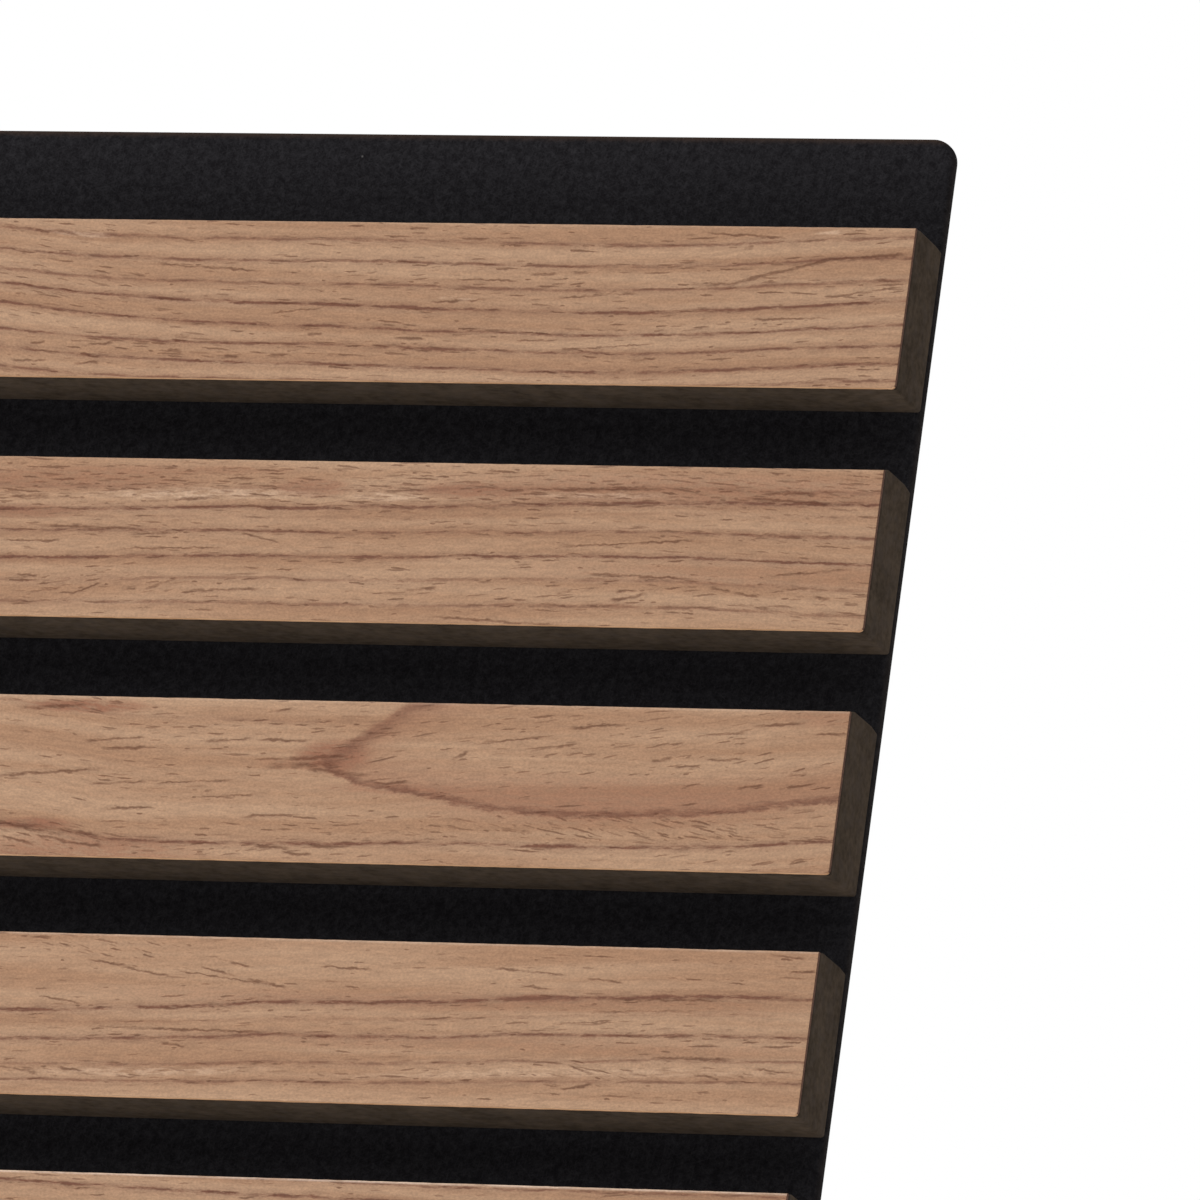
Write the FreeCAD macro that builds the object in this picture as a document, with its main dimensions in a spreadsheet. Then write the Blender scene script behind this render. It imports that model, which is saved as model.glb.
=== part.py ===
import FreeCAD, Part
import math
import os
import Sketcher

# Acoustic slat wall panel: veneered slats glued side by side to a sheet of felt.
# The panel hangs upright. X runs along the slats, the slats face -Y, Z is up, and
# the origin is the centre of the felt's back face, which lies against the wall.

doc = FreeCAD.newDocument("acoustic_slat_wall_panel")

# Driving dimensions, in millimetres, apart from the number of slats.
SIZES = [
    ("panel_length", 600, "along the slats, felt and slats alike"),
    ("slat_count", 14, "slats on one panel"),
    ("slat_pitch", 40, "from one slat's centre to the next"),
    ("slat_width", 27, "height of one slat's face"),
    ("core_thickness", 11.4, "dyed fibreboard behind the veneer"),
    ("veneer_thickness", 0.6, "sliced wood on the slat's face"),
    ("veneer_edge_bevel", 0.2, "sanded rim of the veneer"),
    ("slat_corner_radius", 0.5, "sanded corners of a slat, seen from the front"),
    ("edge_margin", 20, "bare felt beyond the outermost slats"),
    ("felt_thickness", 3, "the backing sheet"),
    ("felt_corner_radius", 4, "corners of the sheet, seen from the front"),
    ("felt_edge_rounding", 1.2, "soft rim of the sheet, front and back"),
]
sheet = doc.addObject("Spreadsheet::Sheet", "sizes")
for row, (name, value, note) in enumerate(SIZES, start=1):
    sheet.set(f"A{row}", name)
    sheet.set(f"B{row}", str(value))
    sheet.set(f"C{row}", note)
    sheet.setAlias(f"B{row}", name)
doc.recompute()

# A rim takes at most these shares of its plate's thickness: the felt has two rims, a veneer one.
MOST_ROUNDING = 0.45
MOST_BEVEL = 0.9


def rounded_rectangle(body, length, height, radius):
    """Draws a rectangle with round corners, centred on the body's upright XZ plane.

    length, height and radius are expressions on the sheet."""
    sketch = body.newObject("Sketcher::SketchObject", body.Name + "_outline")
    upright = [plane for plane in body.Origin.OriginFeatures if plane.Role == "XZ_Plane"][0]
    sketch.AttachmentSupport = [(upright, "")]
    sketch.MapMode = "FlatFace"

    # The outline runs clockwise from the top edge: four edges, then the corners between them.
    right = sheet.evalExpression(length) / 2
    top = sheet.evalExpression(height) / 2
    bend = sheet.evalExpression(radius)
    in_x = right - bend
    in_y = top - bend
    point = FreeCAD.Vector
    edges = [
        Part.LineSegment(point(-in_x, top, 0), point(in_x, top, 0)),
        Part.LineSegment(point(right, in_y, 0), point(right, -in_y, 0)),
        Part.LineSegment(point(in_x, -top, 0), point(-in_x, -top, 0)),
        Part.LineSegment(point(-right, -in_y, 0), point(-right, in_y, 0)),
    ]
    quarter = math.pi / 2
    centres = [(in_x, in_y, 0), (in_x, -in_y, 3), (-in_x, -in_y, 2), (-in_x, in_y, 1)]
    corners = [
        Part.ArcOfCircle(Part.Circle(point(x, y, 0), point(0, 0, 1), bend), turn * quarter, (turn + 1) * quarter)
        for x, y, turn in centres
    ]
    sketch.addGeometry(edges + corners, False)

    # A corner's arc starts on the edge after it and ends on the edge before it.
    for edge in range(4):
        corner = 4 + edge
        sketch.addConstraint(Sketcher.Constraint("Tangent", edge, 2, corner, 2))
        sketch.addConstraint(Sketcher.Constraint("Tangent", (edge + 1) % 4, 1, corner, 1))
    for edge, direction in enumerate(["Horizontal", "Vertical", "Horizontal", "Vertical"]):
        sketch.addConstraint(Sketcher.Constraint(direction, edge))
    for corner in (5, 6, 7):
        sketch.addConstraint(Sketcher.Constraint("Equal", 4, corner))
    sketch.addConstraint(Sketcher.Constraint("Symmetric", 4, 3, 6, 3, -1, 1))
    named = [
        ("length", length, Sketcher.Constraint("DistanceX", 3, 1, 1, 1, 2 * right)),
        ("height", height, Sketcher.Constraint("DistanceY", 2, 1, 0, 1, 2 * top)),
        ("radius", radius, Sketcher.Constraint("Radius", 4, bend)),
    ]
    for name, expression, constraint in named:
        sketch.renameConstraint(sketch.addConstraint(constraint), name)
        sketch.setExpression("Constraints." + name, expression)
    return sketch


def plate(label, length, height, radius, thickness):
    """Makes a flat piece with round corners, its back on the wall plane and its front to -Y."""
    body = doc.addObject("PartDesign::Body", label)
    body.Label = label
    sketch = rounded_rectangle(body, length, height, radius)
    pad = body.newObject("PartDesign::Pad", label + "_sheet")
    pad.Profile = sketch
    pad.setExpression("Length", thickness)
    doc.recompute()
    return body, pad


def finish_rim(body, pad, feature, dimension, levels, size):
    """Rounds or bevels the rims of a plate that lie at the given distances in front of its back.

    feature is Fillet or Chamfer, dimension its Radius or Size, and size an expression on the sheet."""
    rims = []
    for number, edge in enumerate(pad.Shape.Edges, start=1):
        box = edge.BoundBox
        if box.YLength < 1e-6 and any(abs(-box.YMin - level) < 1e-6 for level in levels):
            rims.append(f"Edge{number}")
    rim = body.newObject("PartDesign::" + feature, body.Name + "_rim")
    rim.Base = (pad, rims)
    rim.setExpression(dimension, size)
    doc.recompute()
    body.Tip = rim


# The felt: one sheet cut with round corners, its rim soft and rounded on both faces.
# The bare margins above and below the slats are alike.
felt, felt_sheet = plate(
    "felt_backing",
    "sizes.panel_length",
    "(sizes.slat_count - 1) * sizes.slat_pitch + sizes.slat_width + 2 * sizes.edge_margin",
    "sizes.felt_corner_radius",
    "sizes.felt_thickness",
)
finish_rim(
    felt,
    felt_sheet,
    "Fillet",
    "Radius",
    [0, sheet.felt_thickness],
    f"min(sizes.felt_edge_rounding; {MOST_ROUNDING} * sizes.felt_thickness)",
)

# The slats, from the top one down: a core glued to the felt, and a veneer on its face.
# Both have the same outline, flush with the felt's two ends.
for number in range(1, int(sheet.slat_count) + 1):
    height = f"((sizes.slat_count + 1) / 2 - {number}) * sizes.slat_pitch"

    core, core_bar = plate(
        f"slat_core_{number:02d}",
        "sizes.panel_length",
        "sizes.slat_width",
        "sizes.slat_corner_radius",
        "sizes.core_thickness",
    )
    core.setExpression("Placement.Base.y", "-sizes.felt_thickness")
    core.setExpression("Placement.Base.z", height)

    veneer, veneer_leaf = plate(
        f"slat_veneer_{number:02d}",
        "sizes.panel_length",
        "sizes.slat_width",
        "sizes.slat_corner_radius",
        "sizes.veneer_thickness",
    )
    finish_rim(
        veneer,
        veneer_leaf,
        "Chamfer",
        "Size",
        [sheet.veneer_thickness],
        f"min(sizes.veneer_edge_bevel; {MOST_BEVEL} * sizes.veneer_thickness)",
    )
    veneer.setExpression("Placement.Base.y", "-sizes.felt_thickness - sizes.core_thickness")
    veneer.setExpression("Placement.Base.z", height)

doc.recompute()

# Every object is checked before anything is written.
bodies = [item for item in doc.Objects if item.TypeId == "PartDesign::Body"]
for item in doc.Objects:
    if "Invalid" in item.State or "Error" in item.State:
        raise RuntimeError(f"{item.Label} failed: {item.State}")
for body in bodies:
    if body.Shape.isNull() or not body.Shape.isValid() or len(body.Shape.Solids) != 1:
        raise RuntimeError(f"{body.Label} is not one valid solid")

os.makedirs("parts", exist_ok=True)
for body in bodies:
    body.Shape.exportStep(os.path.join("parts", body.Label + ".step"))
    box = body.Shape.optimalBoundingBox()
    print(f"{body.Label}: {box.XLength:.2f} x {box.YLength:.2f} x {box.ZLength:.2f} mm, {body.Shape.Volume / 1000:.2f} cm3")
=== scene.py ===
import math
import random
import bmesh
import bpy
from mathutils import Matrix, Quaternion, Vector, noise


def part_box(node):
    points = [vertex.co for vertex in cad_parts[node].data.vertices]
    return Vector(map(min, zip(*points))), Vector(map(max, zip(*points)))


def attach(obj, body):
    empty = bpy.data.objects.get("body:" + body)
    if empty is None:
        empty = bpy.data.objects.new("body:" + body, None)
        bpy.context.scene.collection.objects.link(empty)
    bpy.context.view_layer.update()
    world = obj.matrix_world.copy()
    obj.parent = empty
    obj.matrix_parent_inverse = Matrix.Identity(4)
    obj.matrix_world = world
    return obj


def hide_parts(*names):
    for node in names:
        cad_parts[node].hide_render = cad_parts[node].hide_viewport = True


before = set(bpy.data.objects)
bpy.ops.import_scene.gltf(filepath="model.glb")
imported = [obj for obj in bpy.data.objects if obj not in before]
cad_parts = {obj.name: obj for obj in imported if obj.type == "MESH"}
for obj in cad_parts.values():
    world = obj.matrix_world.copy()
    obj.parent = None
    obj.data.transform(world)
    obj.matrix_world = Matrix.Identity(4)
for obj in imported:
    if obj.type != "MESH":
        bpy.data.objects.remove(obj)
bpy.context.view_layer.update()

# The felt backing: one sheet of dark grey needle felt, pressed from short loose fibres.
# It is cut with round corners and ends a hair short at the right. Its rim is soft and rounded, and
# the slats are glued to its front.
felt_low, felt_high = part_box("felt_backing")
felt_corner = 0.004
felt_rim = 0.0012
felt_setback = 0.0003

# An edge that bends by more than the sharp bend is a rim, and below the smooth one it is shaded round.
near = 0.000001
sharp_bend = 1.0
smooth_bend = 0.8


def block(low, high):
    """A bmesh box between two corners."""
    mesh = bmesh.new()
    bmesh.ops.create_cube(mesh, size=1)
    bmesh.ops.scale(mesh, vec=high - low, verts=mesh.verts)
    bmesh.ops.translate(mesh, vec=(low + high) / 2, verts=mesh.verts)
    return mesh


def edges_along(mesh, axis):
    """The box edges that run along one axis, 0 for X, 1 for Y and 2 for Z."""
    found = []
    for edge in mesh.edges:
        run = edge.verts[1].co - edge.verts[0].co
        if abs(run[axis]) > 0.99 * run.length:
            found.append(edge)
    return found


def rim_edges(mesh, level):
    """The sharp edges that lie flat at one distance from the wall."""
    found = []
    for edge in mesh.edges:
        flat = all(abs(vert.co.y - level) < near for vert in edge.verts)
        if flat and len(edge.link_faces) == 2 and edge.calc_face_angle() > sharp_bend:
            found.append(edge)
    return found


def round_off(mesh, edges, radius, segments):
    """Rounds edges over."""
    bmesh.ops.bevel(
        mesh,
        geom=edges,
        offset=radius,
        offset_type="OFFSET",
        affect="EDGES",
        segments=segments,
        profile=0.5,
        material=-1,
    )


def finish_piece(mesh, name, nodes, materials):
    """Makes the object of a finished mesh, smooth over its rounded edges and flat between them."""
    data = bpy.data.meshes.new(name)
    for face in mesh.faces:
        face.smooth = True
    for edge in mesh.edges:
        edge.smooth = edge.calc_face_angle(0) < smooth_bend
    mesh.to_mesh(data)
    mesh.free()
    piece = bpy.data.objects.new(name, data)
    bpy.context.scene.collection.objects.link(piece)
    for material in materials:
        data.materials.append(material)
    shading = piece.modifiers.new("flat faces stay flat", "WEIGHTED_NORMAL")
    shading.keep_sharp = True
    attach(piece, "root")
    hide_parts(*nodes)
    return piece


def add(tree, kind, inputs=(), **settings):
    """A shader node. inputs holds pairs of a socket's name or number and its value or source."""
    made = tree.nodes.new(kind)
    for name, value in settings.items():
        setattr(made, name, value)
    for key, value in inputs:
        if isinstance(value, bpy.types.NodeSocket):
            tree.links.new(value, made.inputs[key])
        else:
            made.inputs[key].default_value = value
    return made


def calc(tree, operation, first, second=0.0, third=0.0):
    """The result of one sum on two or three numbers."""
    pairs = [(0, first), (1, second), (2, third)]
    return add(tree, "ShaderNodeMath", pairs, operation=operation).outputs[0]


def fade(tree, value, start, end, low=0.0, high=1.0):
    """A number that goes smoothly from low to high as value goes from start to end."""
    pairs = [("Value", value), ("From Min", start), ("From Max", end), ("To Min", low), ("To Max", high)]
    return add(tree, "ShaderNodeMapRange", pairs, interpolation_type="SMOOTHSTEP").outputs[0]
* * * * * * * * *
AIM ▸
Repeat, exactly as they stand above, the lines from the line with "# Every object" to the line with "obj.matrix_world = Matrix.Identity(4)", both lines included.

EXERCISE RESULT ▸
# Every object is checked before anything is written.
bodies = [item for item in doc.Objects if item.TypeId == "PartDesign::Body"]
for item in doc.Objects:
    if "Invalid" in item.State or "Error" in item.State:
        raise RuntimeError(f"{item.Label} failed: {item.State}")
for body in bodies:
    if body.Shape.isNull() or not body.Shape.isValid() or len(body.Shape.Solids) != 1:
        raise RuntimeError(f"{body.Label} is not one valid solid")

os.makedirs("parts", exist_ok=True)
for body in bodies:
    body.Shape.exportStep(os.path.join("parts", body.Label + ".step"))
    box = body.Shape.optimalBoundingBox()
    print(f"{body.Label}: {box.XLength:.2f} x {box.YLength:.2f} x {box.ZLength:.2f} mm, {body.Shape.Volume / 1000:.2f} cm3")
=== scene.py ===
import math
import random
import bmesh
import bpy
from mathutils import Matrix, Quaternion, Vector, noise


def part_box(node):
    points = [vertex.co for vertex in cad_parts[node].data.vertices]
    return Vector(map(min, zip(*points))), Vector(map(max, zip(*points)))


def attach(obj, body):
    empty = bpy.data.objects.get("body:" + body)
    if empty is None:
        empty = bpy.data.objects.new("body:" + body, None)
        bpy.context.scene.collection.objects.link(empty)
    bpy.context.view_layer.update()
    world = obj.matrix_world.copy()
    obj.parent = empty
    obj.matrix_parent_inverse = Matrix.Identity(4)
    obj.matrix_world = world
    return obj


def hide_parts(*names):
    for node in names:
        cad_parts[node].hide_render = cad_parts[node].hide_viewport = True


before = set(bpy.data.objects)
bpy.ops.import_scene.gltf(filepath="model.glb")
imported = [obj for obj in bpy.data.objects if obj not in before]
cad_parts = {obj.name: obj for obj in imported if obj.type == "MESH"}
for obj in cad_parts.values():
    world = obj.matrix_world.copy()
    obj.parent = None
    obj.data.transform(world)
    obj.matrix_world = Matrix.Identity(4)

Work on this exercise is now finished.